Muy aburrido el test, me quedaban 15 min pero las tiré al azar las que quedaban, no rinde estar 40 minutos sentado haciendo esto...

Talvez con un poco mas de paciencia llegaba a 120 pero puff que me faltaba bastante para mensa


----------



## lubeck (Ago 27, 2011)

> Tengo retardo mental leve  me lleva la ching
> Me deberia dar un pinche tiro en la cabeza, y dejar que la gente normal respire ese oxigeno en ves de desperdiciarlo en mi. hummm ya ni modo aguantare la verguenza y vagare con esa carga en mis hombros, y saben que es lo peor de lo peor, que casi estoy por terminar mi carrera de ingenieria, obiamente aquie fallo algo, o fue la escuela, o fui yo, o fue este pinche test que me acaba de traumar



 Jajajjaja

Me cai que me hiciste c*agrme de risa... ingenio si tienes...


----------



## DJ DRACO (Ago 27, 2011)

Yo también lo hice apurado y chateando en face...pero bueno, no soy tan inteligente 

deberí haber usado Photo Shop y listo...le agregaba rojo hasta 130 por ahi jajaja


----------



## Hammer Facer (Ago 27, 2011)

Este test me parece _leeevemente familiar_....


----------



## R-Mario (Ago 27, 2011)

DJ DRACO dijo:


> Yo también lo hice apurado y chateando en face...pero bueno, no soy tan inteligente
> 
> deberí haber usado Photo Shop y listo...le agregaba rojo hasta 130 por ahi jajaja





Pensandolo bien dejo de cargar con mi ridiculo IQ y usamos potochop verdad!!!! jejeje


----------



## Fogonazo (Ago 27, 2011)

> RESULTADO
> 
> De 20 a 25 puntos: es usted extremadamente inteligente, un candidato ideal para el ingreso en Mensa.

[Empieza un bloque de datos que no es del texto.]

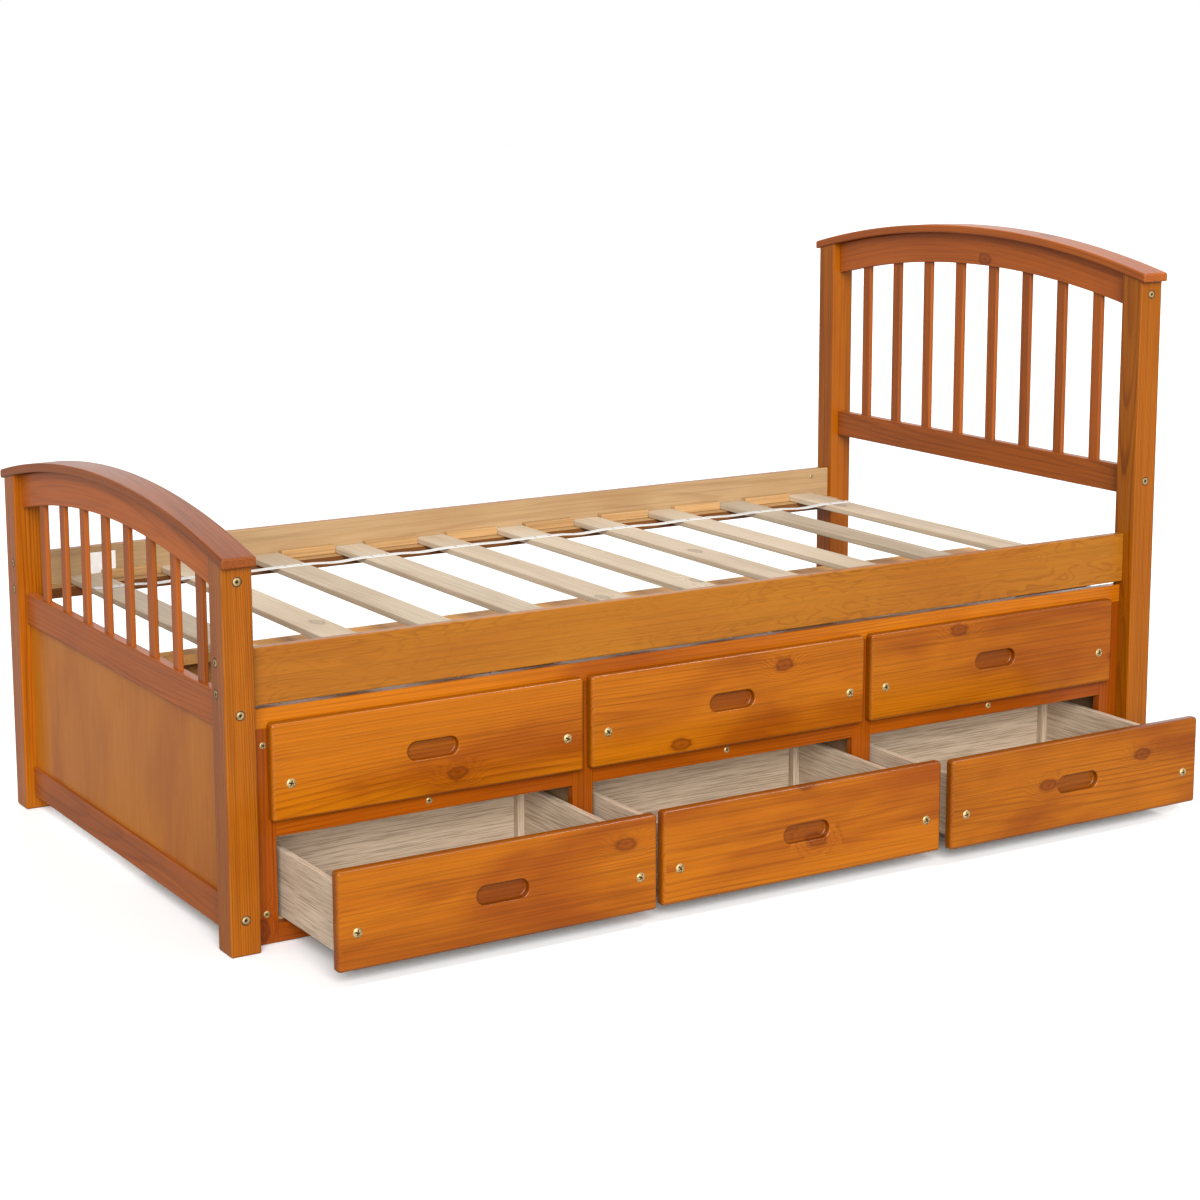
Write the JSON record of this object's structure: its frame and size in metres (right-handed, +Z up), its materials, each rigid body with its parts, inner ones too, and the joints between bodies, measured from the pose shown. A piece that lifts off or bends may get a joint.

Ver el archivo adjunto 43787​


----------



## DJ DRACO (Ago 28, 2011)

Yo creo que en Argentina los únicos que tienen el IQ de 140 son los políticos, porque es increíble como nos roban, nos hacen para donde quieren, incrementan su patrimonio 6 veces en 1 año, entre muchos etc más...

y el pueblo obviamente trabaja, y trabaja, y casi no pueden vivir dignamente...que raro no?


----------



## Imzas (Ago 29, 2011)

yo no la he hecho aun, solo la hice en persona con asistencia de sicologa. Me dio 107, por que estaba muy nerviosilla, jijiji, ademas hizo una prueba de dados, me hizo preguntas rapidas, etc. Dijo que el margen de error podia ser hasta 111.
hare el intento a ver que tal


----------



## malto (Sep 2, 2011)

yo hice la mitad y saqué 90, lo dejé ahi porque terminaria debiendo puntos


----------